REQUIRED TASK
Quote precisely the run of lines opening with the line containing "boolean(screw, cross)" and closing with the line containing "before = set(bpy.data.objects)", and nothing else.

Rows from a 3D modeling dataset
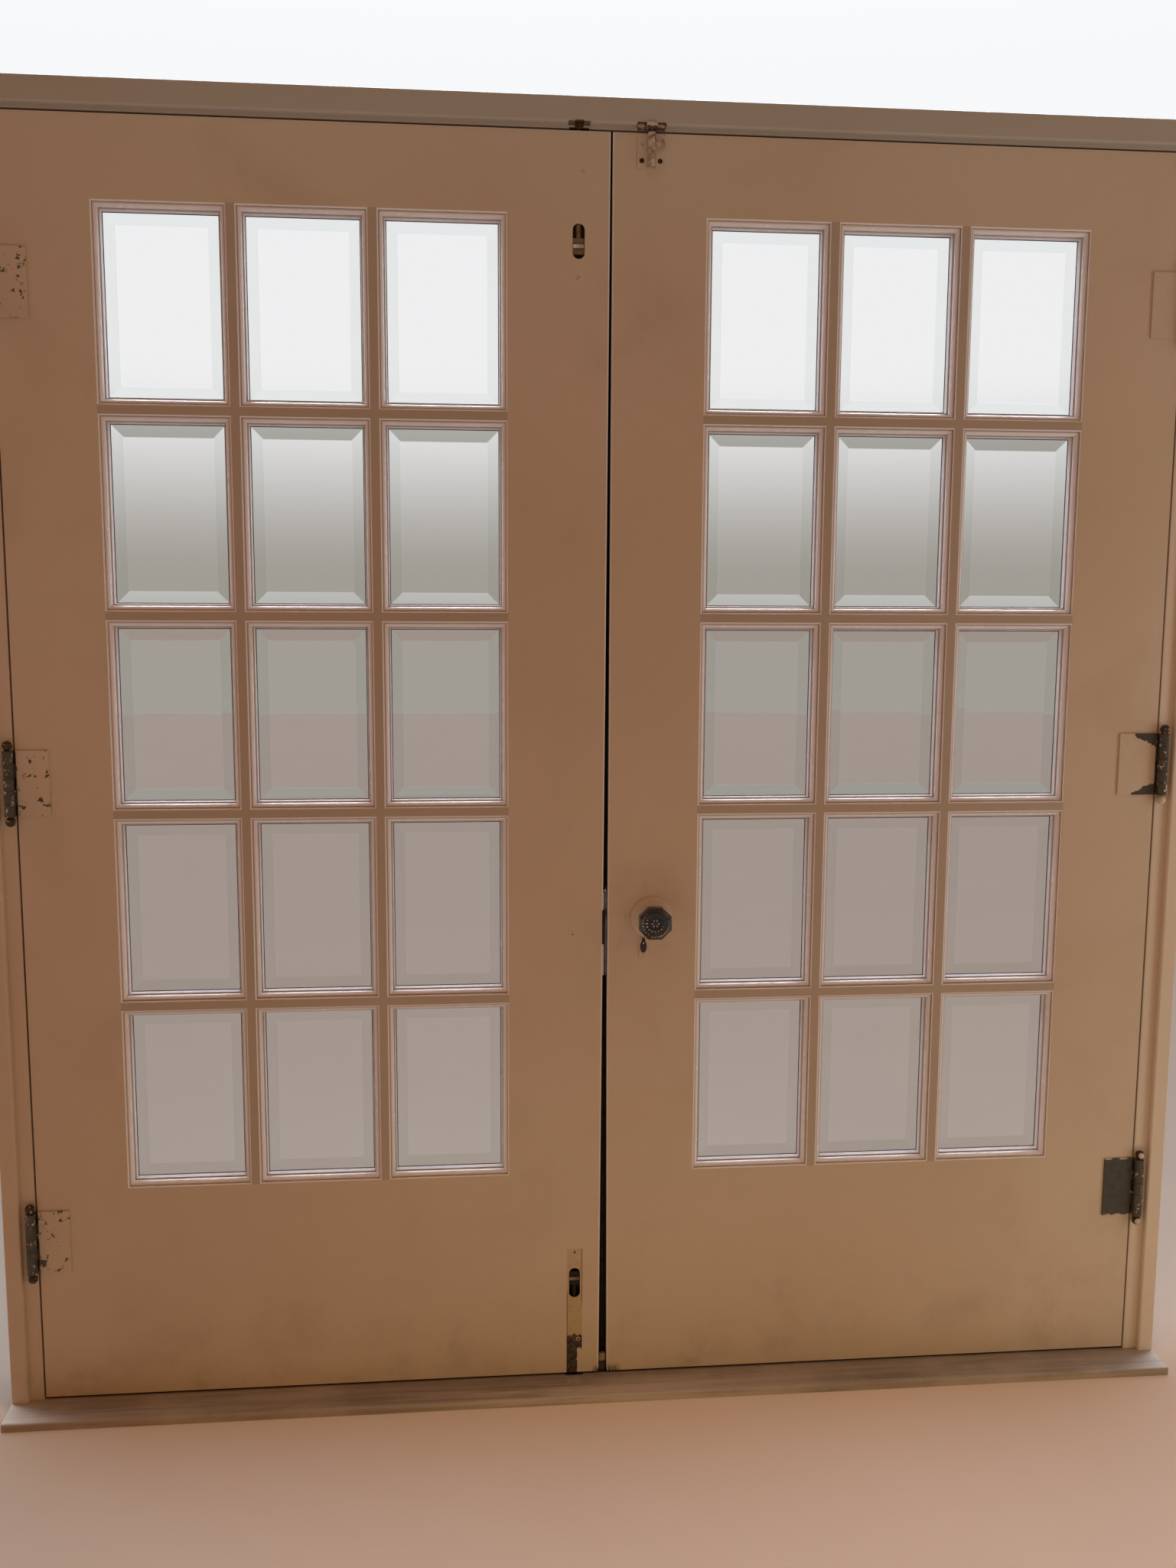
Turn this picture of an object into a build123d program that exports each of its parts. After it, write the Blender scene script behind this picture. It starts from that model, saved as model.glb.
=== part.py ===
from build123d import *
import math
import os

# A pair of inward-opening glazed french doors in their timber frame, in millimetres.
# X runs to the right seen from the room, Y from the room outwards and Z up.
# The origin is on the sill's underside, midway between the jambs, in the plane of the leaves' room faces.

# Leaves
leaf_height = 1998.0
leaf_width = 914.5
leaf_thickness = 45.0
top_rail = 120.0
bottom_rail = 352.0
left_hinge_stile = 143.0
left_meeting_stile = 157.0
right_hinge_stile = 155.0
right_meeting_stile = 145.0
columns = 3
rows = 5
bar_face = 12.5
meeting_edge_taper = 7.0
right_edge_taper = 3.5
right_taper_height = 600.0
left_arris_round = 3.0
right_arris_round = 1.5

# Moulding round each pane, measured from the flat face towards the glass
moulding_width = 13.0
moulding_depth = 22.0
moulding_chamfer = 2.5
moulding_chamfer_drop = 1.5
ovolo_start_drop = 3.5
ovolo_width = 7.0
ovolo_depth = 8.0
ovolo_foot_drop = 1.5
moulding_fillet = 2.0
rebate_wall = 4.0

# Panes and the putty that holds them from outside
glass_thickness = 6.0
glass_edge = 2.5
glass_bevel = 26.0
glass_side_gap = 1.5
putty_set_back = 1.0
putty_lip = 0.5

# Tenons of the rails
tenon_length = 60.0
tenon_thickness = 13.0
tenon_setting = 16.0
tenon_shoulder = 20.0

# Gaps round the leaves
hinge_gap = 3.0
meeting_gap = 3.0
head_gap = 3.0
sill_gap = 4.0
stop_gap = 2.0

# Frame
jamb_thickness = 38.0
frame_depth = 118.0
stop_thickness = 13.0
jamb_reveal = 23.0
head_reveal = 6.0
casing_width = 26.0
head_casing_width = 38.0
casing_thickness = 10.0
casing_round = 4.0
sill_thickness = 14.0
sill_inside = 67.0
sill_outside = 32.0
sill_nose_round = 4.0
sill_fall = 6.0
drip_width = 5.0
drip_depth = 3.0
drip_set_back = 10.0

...

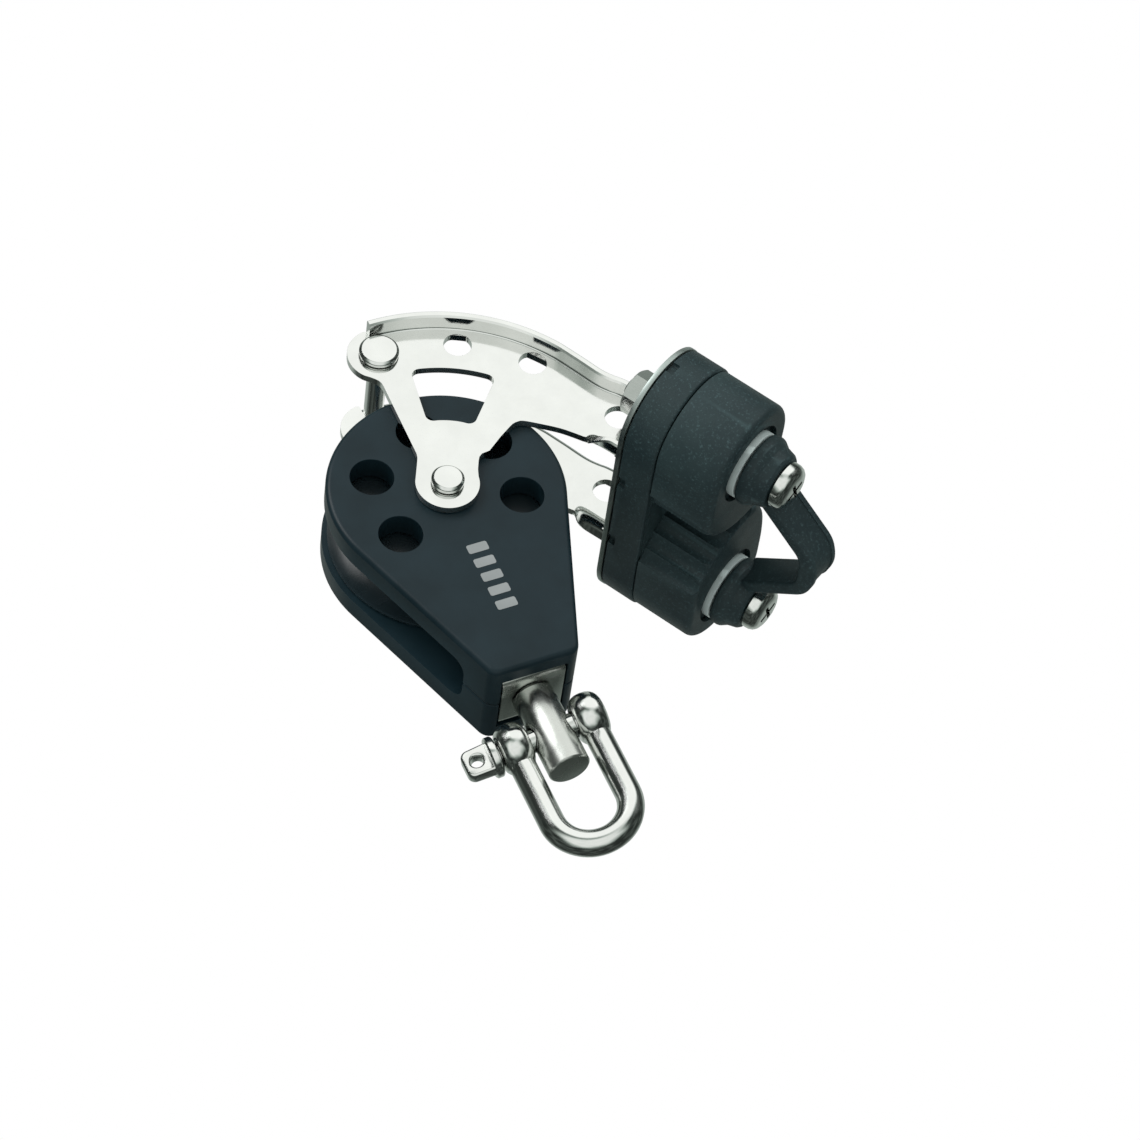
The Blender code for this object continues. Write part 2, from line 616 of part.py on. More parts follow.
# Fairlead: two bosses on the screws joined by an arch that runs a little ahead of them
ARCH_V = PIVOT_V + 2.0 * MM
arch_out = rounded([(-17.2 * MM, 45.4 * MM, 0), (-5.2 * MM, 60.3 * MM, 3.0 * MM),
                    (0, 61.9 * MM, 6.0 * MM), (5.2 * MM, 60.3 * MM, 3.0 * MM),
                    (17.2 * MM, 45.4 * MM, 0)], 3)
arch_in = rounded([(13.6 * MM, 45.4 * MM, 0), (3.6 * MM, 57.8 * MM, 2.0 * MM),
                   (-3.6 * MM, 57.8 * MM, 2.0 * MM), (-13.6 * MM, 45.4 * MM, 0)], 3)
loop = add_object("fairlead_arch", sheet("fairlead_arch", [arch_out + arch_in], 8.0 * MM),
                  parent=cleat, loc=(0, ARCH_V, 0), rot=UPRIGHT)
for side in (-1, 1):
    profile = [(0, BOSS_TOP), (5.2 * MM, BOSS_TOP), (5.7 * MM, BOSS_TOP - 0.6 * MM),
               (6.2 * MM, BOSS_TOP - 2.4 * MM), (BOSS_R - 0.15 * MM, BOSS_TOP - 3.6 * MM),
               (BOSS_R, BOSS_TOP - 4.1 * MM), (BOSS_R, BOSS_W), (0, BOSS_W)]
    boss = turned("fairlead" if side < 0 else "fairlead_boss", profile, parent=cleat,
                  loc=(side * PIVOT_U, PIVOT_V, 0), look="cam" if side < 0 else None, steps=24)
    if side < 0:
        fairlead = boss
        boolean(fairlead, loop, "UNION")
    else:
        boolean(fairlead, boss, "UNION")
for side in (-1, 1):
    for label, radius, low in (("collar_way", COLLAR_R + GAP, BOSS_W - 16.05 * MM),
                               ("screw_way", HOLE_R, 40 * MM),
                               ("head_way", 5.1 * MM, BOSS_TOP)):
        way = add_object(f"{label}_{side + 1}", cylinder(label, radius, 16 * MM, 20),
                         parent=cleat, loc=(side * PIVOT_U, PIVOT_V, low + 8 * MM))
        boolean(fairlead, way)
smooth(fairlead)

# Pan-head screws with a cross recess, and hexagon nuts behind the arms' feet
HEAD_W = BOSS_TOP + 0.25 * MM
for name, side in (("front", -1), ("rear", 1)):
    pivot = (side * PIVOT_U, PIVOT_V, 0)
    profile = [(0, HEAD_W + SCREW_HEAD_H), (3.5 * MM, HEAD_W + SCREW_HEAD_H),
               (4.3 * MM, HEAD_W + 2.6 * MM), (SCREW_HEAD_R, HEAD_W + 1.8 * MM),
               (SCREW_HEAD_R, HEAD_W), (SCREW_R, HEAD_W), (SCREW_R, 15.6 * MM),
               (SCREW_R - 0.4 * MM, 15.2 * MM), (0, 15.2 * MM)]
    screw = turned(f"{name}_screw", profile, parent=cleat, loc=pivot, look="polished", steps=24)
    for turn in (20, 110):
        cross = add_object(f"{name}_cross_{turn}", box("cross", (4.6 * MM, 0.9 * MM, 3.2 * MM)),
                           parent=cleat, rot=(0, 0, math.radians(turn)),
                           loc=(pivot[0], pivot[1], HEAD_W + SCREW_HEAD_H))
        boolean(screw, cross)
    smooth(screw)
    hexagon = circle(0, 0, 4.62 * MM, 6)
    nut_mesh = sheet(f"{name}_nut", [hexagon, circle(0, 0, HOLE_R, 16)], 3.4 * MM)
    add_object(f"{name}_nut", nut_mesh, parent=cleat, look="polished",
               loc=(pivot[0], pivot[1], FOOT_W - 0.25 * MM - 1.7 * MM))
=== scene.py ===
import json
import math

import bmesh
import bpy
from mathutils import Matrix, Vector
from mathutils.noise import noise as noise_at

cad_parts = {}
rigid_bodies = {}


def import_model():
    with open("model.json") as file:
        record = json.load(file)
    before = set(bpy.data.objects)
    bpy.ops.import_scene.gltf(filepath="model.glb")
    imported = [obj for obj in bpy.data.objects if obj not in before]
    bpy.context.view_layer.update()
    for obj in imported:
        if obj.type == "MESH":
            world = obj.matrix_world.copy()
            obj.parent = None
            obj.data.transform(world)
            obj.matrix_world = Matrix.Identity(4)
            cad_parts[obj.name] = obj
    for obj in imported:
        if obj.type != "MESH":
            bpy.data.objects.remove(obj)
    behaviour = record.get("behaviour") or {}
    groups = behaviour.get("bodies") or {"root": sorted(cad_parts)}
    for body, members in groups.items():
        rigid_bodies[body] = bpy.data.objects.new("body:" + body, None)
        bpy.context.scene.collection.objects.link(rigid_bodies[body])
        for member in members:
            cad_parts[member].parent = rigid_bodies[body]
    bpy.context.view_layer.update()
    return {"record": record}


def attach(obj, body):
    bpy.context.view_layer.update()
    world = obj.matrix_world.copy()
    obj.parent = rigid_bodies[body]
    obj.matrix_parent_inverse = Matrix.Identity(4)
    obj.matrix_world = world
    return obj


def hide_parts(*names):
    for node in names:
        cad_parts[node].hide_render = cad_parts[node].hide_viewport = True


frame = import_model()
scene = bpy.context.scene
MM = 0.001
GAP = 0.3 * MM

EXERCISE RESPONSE
        boolean(screw, cross)
    smooth(screw)
    hexagon = circle(0, 0, 4.62 * MM, 6)
    nut_mesh = sheet(f"{name}_nut", [hexagon, circle(0, 0, HOLE_R, 16)], 3.4 * MM)
    add_object(f"{name}_nut", nut_mesh, parent=cleat, look="polished",
               loc=(pivot[0], pivot[1], FOOT_W - 0.25 * MM - 1.7 * MM))
=== scene.py ===
import json
import math

import bmesh
import bpy
from mathutils import Matrix, Vector
from mathutils.noise import noise as noise_at

cad_parts = {}
rigid_bodies = {}


def import_model():
    with open("model.json") as file:
        record = json.load(file)
    before = set(bpy.data.objects)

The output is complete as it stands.